Copy each line below without leaving any out.

= Dataset section =
########
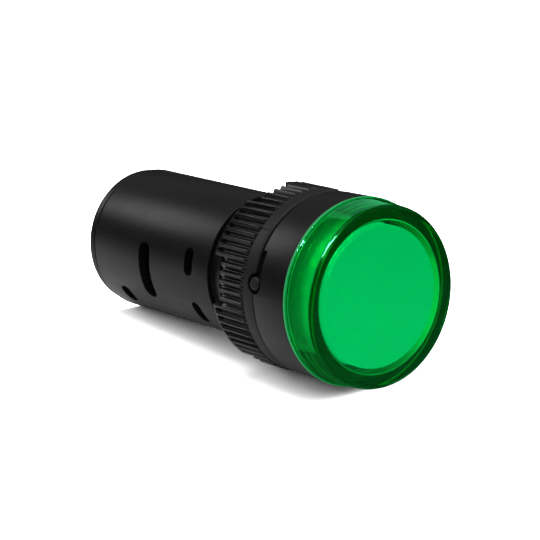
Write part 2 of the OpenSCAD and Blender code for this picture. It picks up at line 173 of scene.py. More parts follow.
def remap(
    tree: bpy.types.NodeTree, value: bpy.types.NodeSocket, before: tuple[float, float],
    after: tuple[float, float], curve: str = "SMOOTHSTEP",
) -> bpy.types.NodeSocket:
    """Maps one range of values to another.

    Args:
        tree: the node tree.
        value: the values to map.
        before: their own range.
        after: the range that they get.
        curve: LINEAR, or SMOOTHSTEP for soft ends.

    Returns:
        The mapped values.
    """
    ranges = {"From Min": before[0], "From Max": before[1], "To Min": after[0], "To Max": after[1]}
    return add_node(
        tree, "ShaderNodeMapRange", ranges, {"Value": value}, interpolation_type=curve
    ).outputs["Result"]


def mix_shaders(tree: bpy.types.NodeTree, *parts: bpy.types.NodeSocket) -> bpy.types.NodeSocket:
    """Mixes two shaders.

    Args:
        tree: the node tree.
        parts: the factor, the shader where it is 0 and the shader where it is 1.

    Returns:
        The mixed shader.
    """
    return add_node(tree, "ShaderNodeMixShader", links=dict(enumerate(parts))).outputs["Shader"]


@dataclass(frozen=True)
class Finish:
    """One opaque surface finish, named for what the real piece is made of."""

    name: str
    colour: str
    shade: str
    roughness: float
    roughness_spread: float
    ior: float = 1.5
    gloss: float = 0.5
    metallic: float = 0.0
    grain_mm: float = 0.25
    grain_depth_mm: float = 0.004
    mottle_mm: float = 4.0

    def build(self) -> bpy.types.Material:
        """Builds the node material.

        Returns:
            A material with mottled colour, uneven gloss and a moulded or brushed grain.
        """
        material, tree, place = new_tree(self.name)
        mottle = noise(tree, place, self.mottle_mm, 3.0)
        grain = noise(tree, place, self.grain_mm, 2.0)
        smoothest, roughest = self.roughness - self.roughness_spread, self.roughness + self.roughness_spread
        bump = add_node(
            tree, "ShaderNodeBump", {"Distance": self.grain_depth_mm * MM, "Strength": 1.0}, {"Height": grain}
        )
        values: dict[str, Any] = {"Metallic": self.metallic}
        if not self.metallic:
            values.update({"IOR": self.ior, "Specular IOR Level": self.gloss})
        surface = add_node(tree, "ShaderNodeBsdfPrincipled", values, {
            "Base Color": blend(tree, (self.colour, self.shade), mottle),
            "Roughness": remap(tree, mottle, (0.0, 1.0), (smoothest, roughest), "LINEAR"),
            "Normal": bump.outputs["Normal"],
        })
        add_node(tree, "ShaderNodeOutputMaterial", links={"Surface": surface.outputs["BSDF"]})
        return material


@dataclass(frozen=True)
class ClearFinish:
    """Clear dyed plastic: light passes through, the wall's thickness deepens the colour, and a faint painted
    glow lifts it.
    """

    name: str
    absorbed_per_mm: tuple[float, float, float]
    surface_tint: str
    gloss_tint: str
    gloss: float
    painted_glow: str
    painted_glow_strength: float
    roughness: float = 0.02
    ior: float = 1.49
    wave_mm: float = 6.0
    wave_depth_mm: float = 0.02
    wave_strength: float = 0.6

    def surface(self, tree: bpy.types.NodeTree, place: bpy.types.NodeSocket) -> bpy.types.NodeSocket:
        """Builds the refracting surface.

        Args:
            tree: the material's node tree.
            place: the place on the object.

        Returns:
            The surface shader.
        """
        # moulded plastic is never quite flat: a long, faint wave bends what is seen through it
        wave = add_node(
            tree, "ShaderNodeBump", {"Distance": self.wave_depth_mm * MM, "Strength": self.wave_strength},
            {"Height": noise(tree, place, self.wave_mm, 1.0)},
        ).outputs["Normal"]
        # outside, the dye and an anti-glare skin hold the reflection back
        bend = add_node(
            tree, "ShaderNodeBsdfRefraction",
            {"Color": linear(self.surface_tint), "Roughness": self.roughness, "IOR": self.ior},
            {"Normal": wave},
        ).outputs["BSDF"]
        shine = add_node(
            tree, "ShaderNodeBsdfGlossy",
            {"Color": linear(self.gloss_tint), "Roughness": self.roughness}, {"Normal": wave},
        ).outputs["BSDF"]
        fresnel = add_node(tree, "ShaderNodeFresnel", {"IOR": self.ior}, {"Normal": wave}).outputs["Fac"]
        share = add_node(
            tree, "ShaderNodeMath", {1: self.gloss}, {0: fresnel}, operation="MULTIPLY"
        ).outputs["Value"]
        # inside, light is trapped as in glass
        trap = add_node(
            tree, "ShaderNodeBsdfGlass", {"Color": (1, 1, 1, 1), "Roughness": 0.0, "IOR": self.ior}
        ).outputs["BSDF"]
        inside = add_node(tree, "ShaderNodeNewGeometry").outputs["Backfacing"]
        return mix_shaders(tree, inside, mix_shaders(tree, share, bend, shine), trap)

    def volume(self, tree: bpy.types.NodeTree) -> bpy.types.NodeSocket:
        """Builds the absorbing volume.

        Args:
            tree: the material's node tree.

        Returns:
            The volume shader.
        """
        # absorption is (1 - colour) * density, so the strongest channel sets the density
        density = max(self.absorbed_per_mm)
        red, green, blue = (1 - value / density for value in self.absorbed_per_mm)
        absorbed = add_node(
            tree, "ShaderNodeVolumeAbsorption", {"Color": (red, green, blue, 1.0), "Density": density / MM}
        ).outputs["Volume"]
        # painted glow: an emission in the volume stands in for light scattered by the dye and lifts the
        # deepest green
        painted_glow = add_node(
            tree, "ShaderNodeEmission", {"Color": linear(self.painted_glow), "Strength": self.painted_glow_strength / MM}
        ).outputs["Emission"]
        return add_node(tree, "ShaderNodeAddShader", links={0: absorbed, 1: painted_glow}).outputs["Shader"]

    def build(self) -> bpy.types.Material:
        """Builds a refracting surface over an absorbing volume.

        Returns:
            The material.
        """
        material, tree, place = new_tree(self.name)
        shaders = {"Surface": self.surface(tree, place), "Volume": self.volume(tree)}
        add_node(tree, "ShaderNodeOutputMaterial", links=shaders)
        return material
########
= Exercise result =
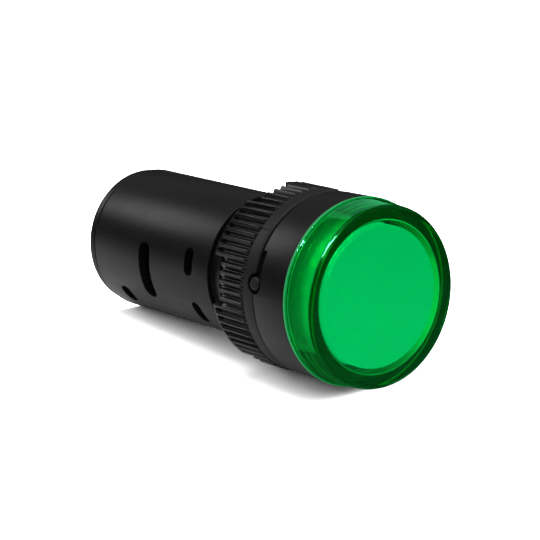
Write part 2 of the OpenSCAD and Blender code for this picture. It picks up at line 173 of scene.py. More parts follow.
def remap(
    tree: bpy.types.NodeTree, value: bpy.types.NodeSocket, before: tuple[float, float],
    after: tuple[float, float], curve: str = "SMOOTHSTEP",
) -> bpy.types.NodeSocket:
    """Maps one range of values to another.

    Args:
        tree: the node tree.
        value: the values to map.
        before: their own range.
        after: the range that they get.
        curve: LINEAR, or SMOOTHSTEP for soft ends.

    Returns:
        The mapped values.
    """
    ranges = {"From Min": before[0], "From Max": before[1], "To Min": after[0], "To Max": after[1]}
    return add_node(
        tree, "ShaderNodeMapRange", ranges, {"Value": value}, interpolation_type=curve
    ).outputs["Result"]


def mix_shaders(tree: bpy.types.NodeTree, *parts: bpy.types.NodeSocket) -> bpy.types.NodeSocket:
    """Mixes two shaders.

    Args:
        tree: the node tree.
        parts: the factor, the shader where it is 0 and the shader where it is 1.

    Returns:
        The mixed shader.
    """
    return add_node(tree, "ShaderNodeMixShader", links=dict(enumerate(parts))).outputs["Shader"]


@dataclass(frozen=True)
class Finish:
    """One opaque surface finish, named for what the real piece is made of."""

    name: str
    colour: str
    shade: str
    roughness: float
    roughness_spread: float
    ior: float = 1.5
    gloss: float = 0.5
    metallic: float = 0.0
    grain_mm: float = 0.25
    grain_depth_mm: float = 0.004
    mottle_mm: float = 4.0

    def build(self) -> bpy.types.Material:
        """Builds the node material.

        Returns:
            A material with mottled colour, uneven gloss and a moulded or brushed grain.
        """
        material, tree, place = new_tree(self.name)
        mottle = noise(tree, place, self.mottle_mm, 3.0)
        grain = noise(tree, place, self.grain_mm, 2.0)
        smoothest, roughest = self.roughness - self.roughness_spread, self.roughness + self.roughness_spread
        bump = add_node(
            tree, "ShaderNodeBump", {"Distance": self.grain_depth_mm * MM, "Strength": 1.0}, {"Height": grain}
        )
        values: dict[str, Any] = {"Metallic": self.metallic}
        if not self.metallic:
            values.update({"IOR": self.ior, "Specular IOR Level": self.gloss})
        surface = add_node(tree, "ShaderNodeBsdfPrincipled", values, {
            "Base Color": blend(tree, (self.colour, self.shade), mottle),
            "Roughness": remap(tree, mottle, (0.0, 1.0), (smoothest, roughest), "LINEAR"),
            "Normal": bump.outputs["Normal"],
        })
        add_node(tree, "ShaderNodeOutputMaterial", links={"Surface": surface.outputs["BSDF"]})
        return material


@dataclass(frozen=True)
class ClearFinish:
    """Clear dyed plastic: light passes through, the wall's thickness deepens the colour, and a faint painted
    glow lifts it.
    """

    name: str
    absorbed_per_mm: tuple[float, float, float]
    surface_tint: str
    gloss_tint: str
    gloss: float
    painted_glow: str
    painted_glow_strength: float
    roughness: float = 0.02
    ior: float = 1.49
    wave_mm: float = 6.0
    wave_depth_mm: float = 0.02
    wave_strength: float = 0.6

    def surface(self, tree: bpy.types.NodeTree, place: bpy.types.NodeSocket) -> bpy.types.NodeSocket:
        """Builds the refracting surface.

        Args:
            tree: the material's node tree.
            place: the place on the object.

        Returns:
            The surface shader.
        """
        # moulded plastic is never quite flat: a long, faint wave bends what is seen through it
        wave = add_node(
            tree, "ShaderNodeBump", {"Distance": self.wave_depth_mm * MM, "Strength": self.wave_strength},
            {"Height": noise(tree, place, self.wave_mm, 1.0)},
        ).outputs["Normal"]
        # outside, the dye and an anti-glare skin hold the reflection back
        bend = add_node(
            tree, "ShaderNodeBsdfRefraction",
            {"Color": linear(self.surface_tint), "Roughness": self.roughness, "IOR": self.ior},
            {"Normal": wave},
        ).outputs["BSDF"]
        shine = add_node(
            tree, "ShaderNodeBsdfGlossy",
            {"Color": linear(self.gloss_tint), "Roughness": self.roughness}, {"Normal": wave},
        ).outputs["BSDF"]
        fresnel = add_node(tree, "ShaderNodeFresnel", {"IOR": self.ior}, {"Normal": wave}).outputs["Fac"]
        share = add_node(
            tree, "ShaderNodeMath", {1: self.gloss}, {0: fresnel}, operation="MULTIPLY"
        ).outputs["Value"]
        # inside, light is trapped as in glass
        trap = add_node(
            tree, "ShaderNodeBsdfGlass", {"Color": (1, 1, 1, 1), "Roughness": 0.0, "IOR": self.ior}
        ).outputs["BSDF"]
        inside = add_node(tree, "ShaderNodeNewGeometry").outputs["Backfacing"]
        return mix_shaders(tree, inside, mix_shaders(tree, share, bend, shine), trap)

    def volume(self, tree: bpy.types.NodeTree) -> bpy.types.NodeSocket:
        """Builds the absorbing volume.

        Args:
            tree: the material's node tree.

        Returns:
            The volume shader.
        """
        # absorption is (1 - colour) * density, so the strongest channel sets the density
        density = max(self.absorbed_per_mm)
        red, green, blue = (1 - value / density for value in self.absorbed_per_mm)
        absorbed = add_node(
            tree, "ShaderNodeVolumeAbsorption", {"Color": (red, green, blue, 1.0), "Density": density / MM}
        ).outputs["Volume"]
        # painted glow: an emission in the volume stands in for light scattered by the dye and lifts the
        # deepest green
        painted_glow = add_node(
            tree, "ShaderNodeEmission", {"Color": linear(self.painted_glow), "Strength": self.painted_glow_strength / MM}
        ).outputs["Emission"]
        return add_node(tree, "ShaderNodeAddShader", links={0: absorbed, 1: painted_glow}).outputs["Shader"]

    def build(self) -> bpy.types.Material:
        """Builds a refracting surface over an absorbing volume.

        Returns:
            The material.
        """
        material, tree, place = new_tree(self.name)
        shaders = {"Surface": self.surface(tree, place), "Volume": self.volume(tree)}
        add_node(tree, "ShaderNodeOutputMaterial", links=shaders)
        return material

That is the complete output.